For a thinly capitalised but capable trader, the appeal is obvious: access to size you couldn't fund yourself, with your downside capped at the evaluation fee. But the realities deserve the same clear eyes F7 brought to everything else. Most evaluation attempts fail — the rules are strict by design, and the failure rate is part of the firms' business model, much as the loss rate is part of the broker's. The funded "account" is usually a simulated or firm-controlled environment with its own rules, not your own market position. And passing a one-time target under evaluation pressure is a different skill from trading profitably and consistently over time. A prop firm can solve a capital problem. It cannot solve a trading problem — and it can quietly create new ones if you treat the evaluation as the goal rather than a side effect of trading well.
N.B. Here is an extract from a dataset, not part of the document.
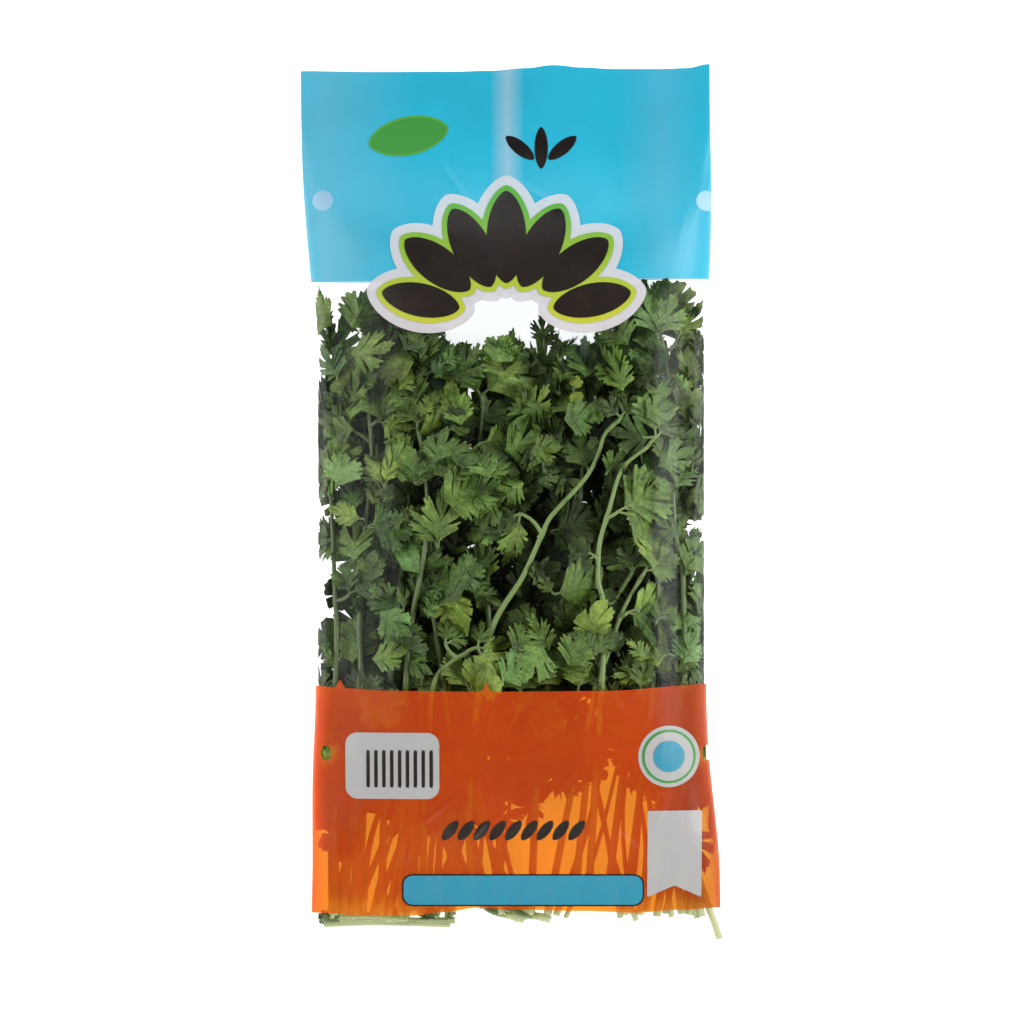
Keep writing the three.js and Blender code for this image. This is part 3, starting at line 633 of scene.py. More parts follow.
# Joint in X and Y, level, and leaflets as for the sprigs.
LOOSE_LEAVES = [
    (-56.5, 39.5, 7, [(-25, 12.5, 0.45, -0.8, 0.9, 1)]),
    (-58, 28.5, 7, [(-10, 10, 0.45, -0.8, 0.9, 1)]),
    (-60.5, 55, 6, [(-8, 14.5, 0.5, -0.6, 0.55, 1)]),
    (-36, 57.5, 6, [(-50, 11, 0.3, -0.2, 1, 1), (-95, 9, 0.25, 0, 1, 1)]),
    (-43, 50, 6, [(-20, 9, 0.25, 0.1, 1, 1), (30, 8, 0.3, 0.1, 1, 1)]),
    (-32.5, 47.5, 5, [(-10, 8.5, 0.3, 0.2, 1, 1), (30, 7.5, 0.35, 0.1, 1, 1)]),
    (-29.5, 41, 7, [(12, 15, 0.4, 0.3, 0.6, 3), (-8, 16.5, 0.35, 0.3, 0.6, 3),
                    (-35, 10.5, 0.3, 0.3, 0.6, 3)]),
    (-28.5, 41.5, 7, [(62, 12, 0.5, -0.8, 0.55, 1)]),
    (49.5, 47, 6, [(-120, 8.5, 0.4, -0.2, 1, 0)]),
    (27.5, 34.5, 7, [(172, 8, 0.5, -0.3, 1.1, 0)]),
    (-0.5, 19.5, 6, [(10, 11.5, 0.4, 0.3, 0.8, 1)]),
    (11, 9.5, 6, [(-15, 12, 0.4, 0.1, 1, 1)]),
    (25.5, 9.5, 6, [(-15, 12.5, 0.4, 0.1, 0.9, 0)]),
    (31, 8.5, 7, [(35, 9, 0.4, 0, 1, 1)]),
    (50, 9.5, 7, [(25, 12, 0.45, 0.2, 1, 0)]),
    (20.5, 36.5, 6, [(160, 4, 0.8, 0.9, 1, 2), (20, 4.5, 0.7, 0.9, 0.9, 2)]),
    (-47, -8.5, 8, [(62, 14, 0.5, -0.4, 1, 0), (95, 13, 0.45, -0.5, 1, 0)]),
    (-48, -6, 8, [(-80, 11, 0.65, 0.5, 0.7, 0)]),
    (-41.5, 4.5, 8, [(15, 11, 0.75, 0.6, 0.5, 1), (-20, 10, 0.6, 0.4, 0.5, 0)]),
    (-50, -26, 7, [(-80, 8.5, 0.45, -0.1, 1, 0)]),
    (-24, -15.5, 8, [(8, 18, 0.6, 0.2, 0.8, 1), (-22, 13, 0.55, 0.2, 0.8, 1)]),
    (-4.5, 1, 7, [(-120, 13, 0.5, 0.1, 1, 1), (-150, 10, 0.5, 0.1, 0.9, 1), (-88, 10.5, 0.45, 0, 0.9, 0)]),
    (-13.5, -29.5, 6, [(110, 10, 0.55, 0, 0.9, 1)]),
    (-35.5, -36.5, 7, [(8, 9, 0.5, 0, 0.5, 0)]),
    (-49, -61.5, 7, [(25, 10.5, 0.3, -0.5, 1, 0)]),
    (-38.5, -43, 7, [(150, 12.5, 0.35, -0.1, 1, 0), (100, 10, 0.4, 0, 0.8, 0)]),
    (-57.5, -55, 7, [(-30, 9, 0.45, 0.1, 0.6, 3), (-58, 7.5, 0.4, 0.1, 0.6, 3)]),
    (13, -10, 5, [(75, 14.5, 0.25, 0, 1, 0), (120, 9, 0.3, 0, 0.8, 1)]),
    (14, -30.5, 8, [(80, 15.5, 0.52, 0.1, 0.9, 2), (-40, 6.5, 0.5, 0.3, 0.8, 1)]),
    (7.5, -27.5, 7, [(10, 8.5, 0.45, 0, 0.8, 1), (45, 10, 0.3, 0, 0.9, 0)]),
    (9.5, -41.5, 6, [(-100, 11, 0.35, 0.1, 1, 0), (-60, 10, 0.45, 0.2, 0.9, 0)]),
    (11, -59, 7, [(-30, 10.5, 0.6, 0.1, 1, 0)]),
    (22, -62.5, 7, [(5, 10.5, 0.65, 0.3, 0.8, 2)]),
    (47.5, -40.5, 8, [(25, 8.5, 0.5, 0, 0.9, 1)]),
    (-20.5, 5.5, 8, [(30, 10, 0.5, 0.1, 0.9, 1), (-10, 10.5, 0.5, 0.1, 0.9, 0)]),
    (-8, 7, 8, [(-20, 9, 0.5, 0, 0.9, 0), (50, 8.5, 0.55, 0, 0.8, 1)]),
    (-43, 4.5, 7, [(-28, 10.5, 0.5, 0.1, 0.8, 1)]),
    (-31.5, 5.5, 8, [(0, 10.5, 0.5, -0.3, 0.9, 0), (40, 8, 0.45, -0.1, 0.8, 1)]),
    (-15, 17.5, 6, [(-95, 13, 0.4, -0.7, 0.8, 0)]),
    (35.5, -51, 7, [(-20, 8, 0.35, 0.1, 0.9, 0)]),
    (42.5, -62.5, 7, [(10, 10, 0.45, 0.2, 0.9, 1)]),
    (29.5, -62.5, 7, [(-15, 8.5, 0.4, 0.1, 0.9, 1)]),
    (3, -62.5, 7, [(-35, 10, 0.5, 0.1, 0.9, 0), (30, 8.5, 0.4, 0.1, 0.9, 0)]),
    (-13.5, -62.5, 7, [(-20, 13, 0.55, 0.4, 0.9, 2), (25, 11, 0.6, 0.4, 0.8, 2)]),
    (-22, -62.5, 7, [(-60, 9, 0.4, 0.1, 0.8, 0)]),
    (59, 26.5, 6, [(0, 10, 0.35, 0.1, 0.9, 0), (60, 7.5, 0.3, 0.2, 0.8, 1)]),
    (59.5, 10, 6, [(10, 10, 0.35, 0.1, 0.9, 1)]),
    (60.5, -6.5, 6, [(-10, 10, 0.35, 0.1, 0.9, 0), (50, 6.5, 0.3, 0.2, 0.8, 1)]),
    (59.5, -23, 6, [(15, 8.5, 0.35, 0.2, 0.9, 1)]),
    (61, -39.5, 6, [(-5, 8.5, 0.35, 0.1, 0.9, 0)]),
    (60.5, -52.5, 6, [(0, 8.5, 0.35, 0.1, 0.9, 1)]),
    (60.5, -62.5, 6, [(10, 8, 0.35, 0.2, 0.9, 0)]),
    (61.5, 48, 6, [(5, 10.5, 0.35, 0.4, 0.8, 1)]),
    (59, 38.5, 6, [(10, 11, 0.4, 0.4, 0.8, 0)]),
    (11, 50, 5, [(-5, 11, 0.3, 0.2, 0.8, 1), (30, 8, 0.35, 0.4, 0.8, 1)]),
    (-2, 42.5, 6, [(-25, 11, 0.5, -0.5, 0.8, 0), (10, 12.5, 0.5, -0.2, 0.8, 1)]),
    (-17.5, 42.5, 5, [(-20, 10, 0.45, -0.6, 0.7, 1), (20, 9, 0.45, -0.6, 0.7, 1)]),
    (29.5, 40, 5, [(-40, 11, 0.3, -0.1, 1, 0), (5, 10.5, 0.3, 0, 1, 1), (50, 9, 0.35, 0, 0.9, 0)]),
    (16, 35, 5, [(-50, 11, 0.35, 0.1, 0.9, 0), (-5, 10, 0.35, 0.1, 0.9, 1)]),
    (42.5, 33.5, 5, [(-20, 10.5, 0.35, -0.1, 0.9, 0), (30, 9, 0.4, -0.1, 0.9, 1)]),
    (-29.5, 47, 8, [(18, 13, 0.4, 0, 0.75, 3), (-14, 12.5, 0.35, 0, 0.7, 3)]),
    (-23.5, 44, 8, [(48, 11, 0.5, -0.6, 0.8, 3), (14, 10.5, 0.45, -0.6, 0.8, 3)]),
    (16, 46, 6, [(-20, 8.5, 0.3, 0.5, 0.8, 3), (25, 9, 0.35, 0.3, 0.8, 3)]),
    (48, 54, 8, [(-12, 13, 0.6, -0.5, 1, 1), (24, 13.5, 0.6, 0, 1, 1)]),
    (44, 58, 7, [(-50, 11, 0.5, -0.7, 0.9, 1)]),
    (-60, -139, 6, [(-70, 4.5, 0.3, 0.3, 1, 2), (20, 4, 0.35, 0.5, 1, 1), (95, 4, 0.3, 0.3, 1, 1)]),
    (-38, -138.6, 6, [(15, 4.2, 0.5, 0.2, 1, 1)]),
    (-28, -139, 6, [(-30, 4, 0.45, 0.3, 1, 1), (30, 4.6, 0.4, 0.2, 1, 0)]),
    (-22, -139, 6, [(50, 4, 0.5, 0.2, 1, 1)]),
    (27.5, -50.5, 8.4, [(4, 12.5, 0.5, 0, 0.9, 1), (-38, 9, 0.45, 0, 0.9, 0), (42, 8, 0.4, 0, 0.9, 1)]),
    # These two, seen through the foot's vent holes, are coloured bright as a painted highlight.
    (-61, -90, 7, [(2, 14, 0.85, 0.1, 0.9, 2)]),
    (63.5, -90, 7, [(4, 13, 0.8, 0.1, 0.9, 2)]),
    (-62.5, -66, 5, [(-10, 12, 0.35, 0, 0.9, 1), (60, 9, 0.3, 0, 0.9, 1)]),
    (-61.5, -76, 4, [(-15, 12, 0.3, 0, 1, 0)]),
    (-16, -18, 2, [(5, 17, 0.22, 0, 1, 2)]),
    (7, -37, 2, [(-3, 15, 0.22, 0, 1, 2), (-35, 14, 0.2, 0, 1, 2)]),
    (-28, -62, 2, [(3, 15, 0.22, 0, 1, 2)]),
    (37, 14, 2, [(0, 12, 0.25, 0, 1, 2)]),
    (60.5, -79, 4, [(6, 14, 0.3, 0, 1, 2), (-30, 12, 0.3, 0, 0.9, 0)]),
    (60, -70, 5, [(4, 12, 0.3, 0, 1, 2), (-60, 10, 0.3, 0, 0.9, 0), (60, 8, 0.3, 0, 0.9, 0)]),
]
loose = Parts()
rng = np.random.default_rng(7)
for x, y, layer, blades in LOOSE_LEAVES:
    add_leaf(loose, rng, None, (x, y), layer, blades, 0.4, 0.2, 0.9)
loose.make("loose_leaves", [stem_skin, leaf_blade])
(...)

There's a subtler trap worth naming, and it lands hardest on the futures side. The whole structural case for futures — F7's and this module's — is that a central exchange removes the counterparty conflict: no dealer takes the other side of your trade. But a funded prop account is typically simulated. Your orders may never reach COMEX at all; you're trading the firm's internal environment, and the firm pays your profit share out of its own pocket while keeping the failed evaluation fees. Structurally, that's the same shape as the spot B-book the futures path was supposed to escape — your gain is the firm's cost, your loss is its revenue — reintroduced through the back door of a product that markets itself on exchange transparency. This isn't an accusation against any particular firm; many run honest evaluations. It's the same point F7 made about brokers: a simulated funded account can recreate the very conflict the live exchange removed, and you usually can't see which you're in from the outside.
Where does it fit the choice? Treat the prop route as a funding decision layered on top of the path decision, not a replacement for it. You still pick spot or futures first — geography, experience, and the rest all still apply — and only then ask whether you fund that path yourself or attempt to do it through a firm. The instrument question comes first. The capital question comes second.
Reading your own answers
Run the dimensions in order and a path usually emerges without much agonising.
Start with geography. US resident? The decision is essentially made — futures, almost certainly MGC to begin. Outside the US? Both paths are open and the remaining factors come into play.
Then weigh capital and experience. Thinly capitalised, or genuinely new to all of this? Spot's lower barrier makes it the gentler place to serve your apprenticeship — provided you respect that "gentle to enter" never meant "gentle to win." Well-capitalised with some seasoning? The barrier to futures is one you can clear, and the structural cleanliness becomes a reason to prefer it.
Then let holding period and conflict refine it. Hold for days or weeks, or want a counterparty that structurally can't trade against you? Those nudge toward futures. Trade fast and intraday on small size, or simply can't access futures sensibly from where you are? Spot does the job.
And whichever path the answers point to, the prop-firm question sits on top: self-funded, or a funded evaluation — chosen knowing most attempts don't pass.
There is no universally correct answer here, and anyone who tells you one path is simply superior is selling something. The correct path is the one that fits your situation and that you've chosen on purpose, with the full picture from these eight modules behind you. That's the entire point of Foundation: not to make the choice for you, but to make sure you never make it blind.